Connect your transceiver to the unit output terminals with a DC power cable. Turn ON the transceiver, connect it to a dummy load, and transmit in the FM or RTTY mode. Set the transceiver to transmit in the FM or RTTY mode. At this time, do not set the transmit power to 50 W, but set it to transmit at a low power of a few watts. While continuing to transmit, turn OFF the AC power. If the transceiver continues to transmit without interruption, the unit is working properly.


Since the purpose of this project was to operate a 50 W transceiver, I used a relatively large capacity MOSFET, Schottky diodes, and DC-DC converter unit. Also, when assembling the parts on the universal board, I used thick wires (1.6 mm) between the parts.
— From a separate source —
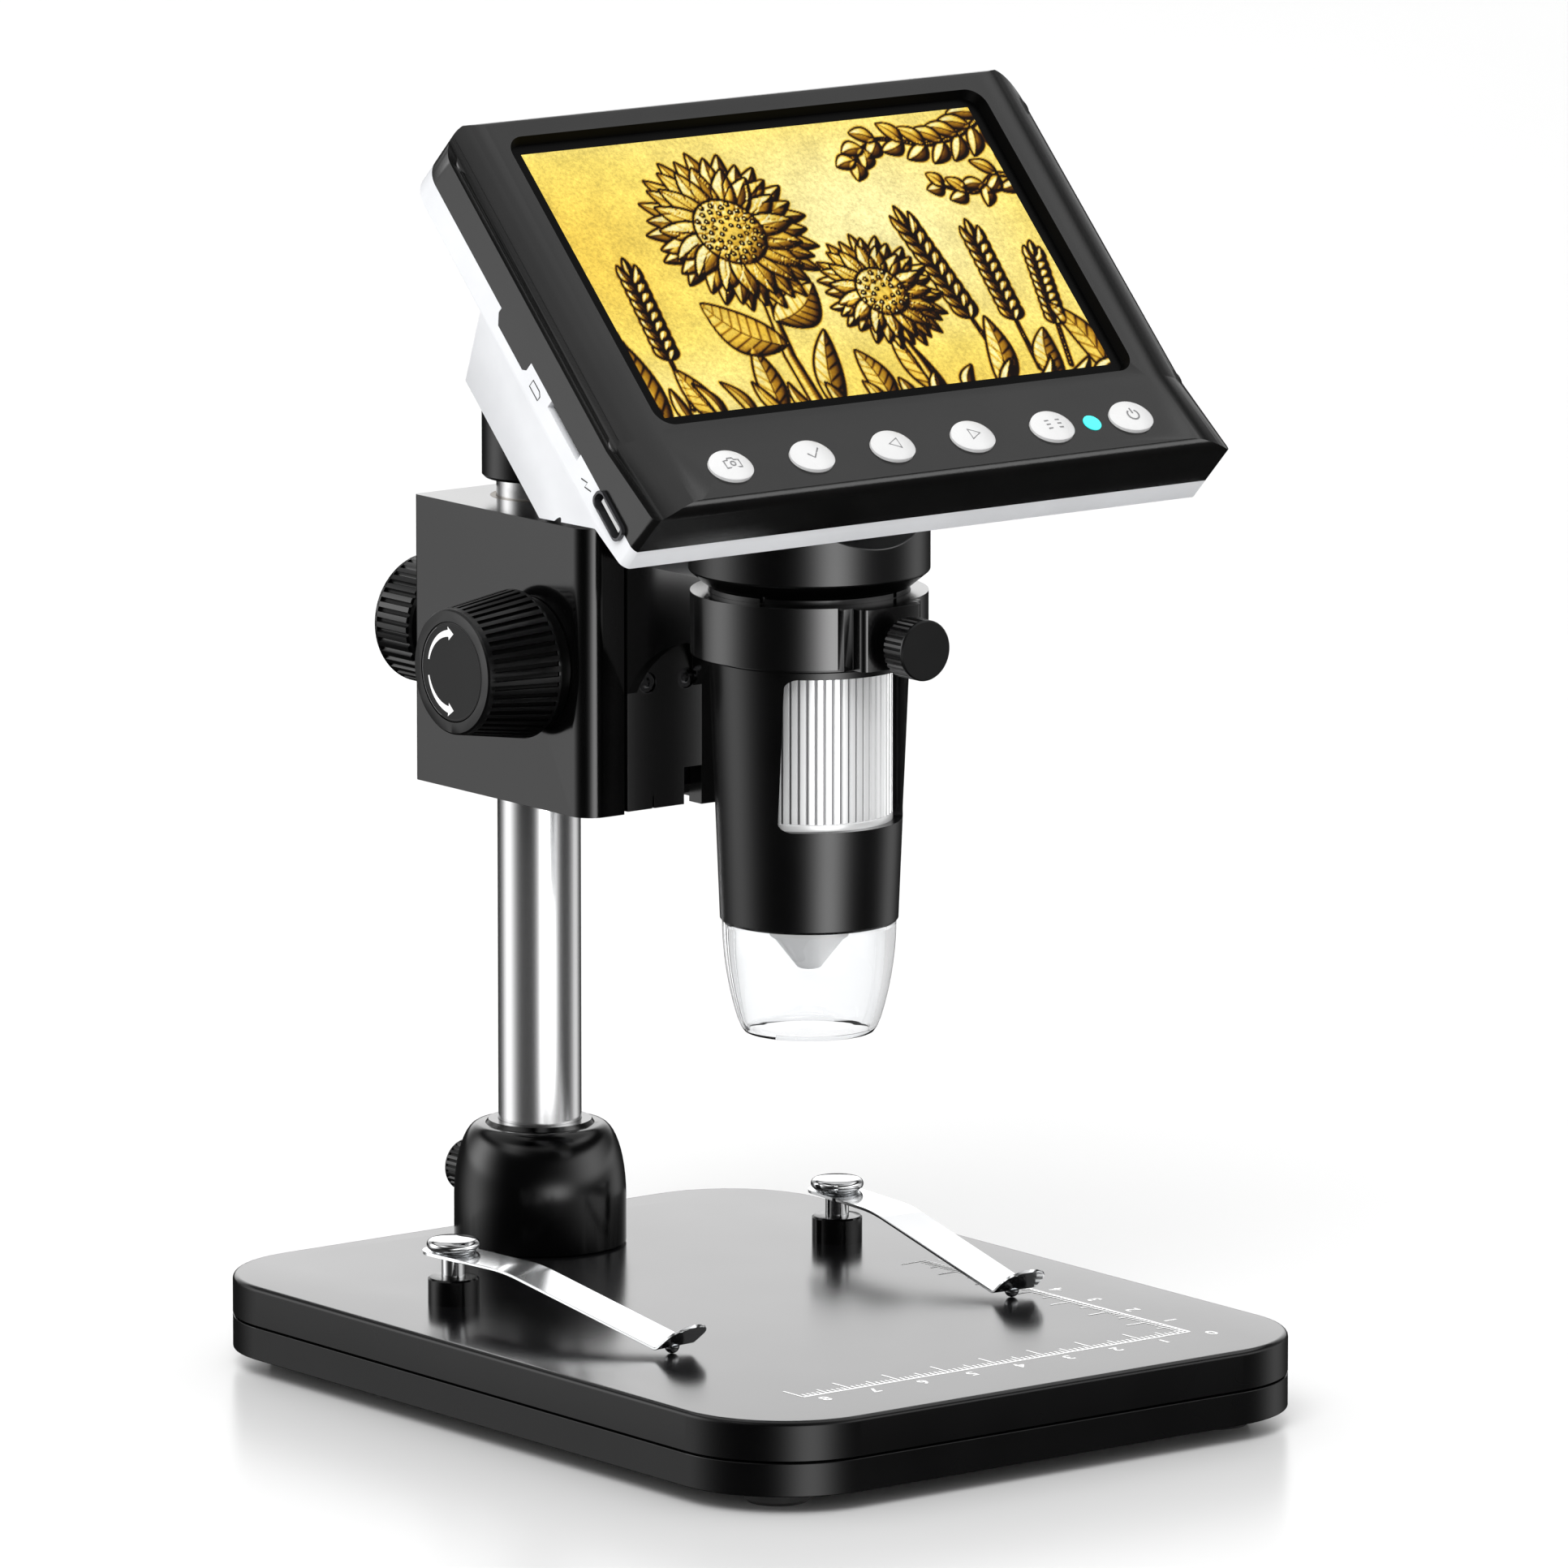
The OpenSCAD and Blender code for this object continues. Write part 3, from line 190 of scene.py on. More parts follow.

It was stated that the On-resistance of the 2SJ555 is as low as 0.017 Ω described in its data sheet, so I didn't install a large heatsink. In the experiment, in SSB/50 W normal operation, the unit was only slightly warm, even after talking for about 5 minutes. However, in FM/50 W operation, it gets quite hot after 1 minute of continuous transmission. I think the small heatsink shown in Figure 5 is not enough, and I recommend installing a larger heatsink.

For the parts used for the unit and the DC-DC converter unit, select them according to the power specifications of the transceiver you intend to use.

If there is a power outage at night, it is not the same as when you are just rag chewing with friends. You will be in a hurry because the whole house will be suddenly dark. If you connect a 12 VDC lamp to the output terminal of the unit, the lamp will light up, even if there is a power outage or failure, so you can act safely without panic.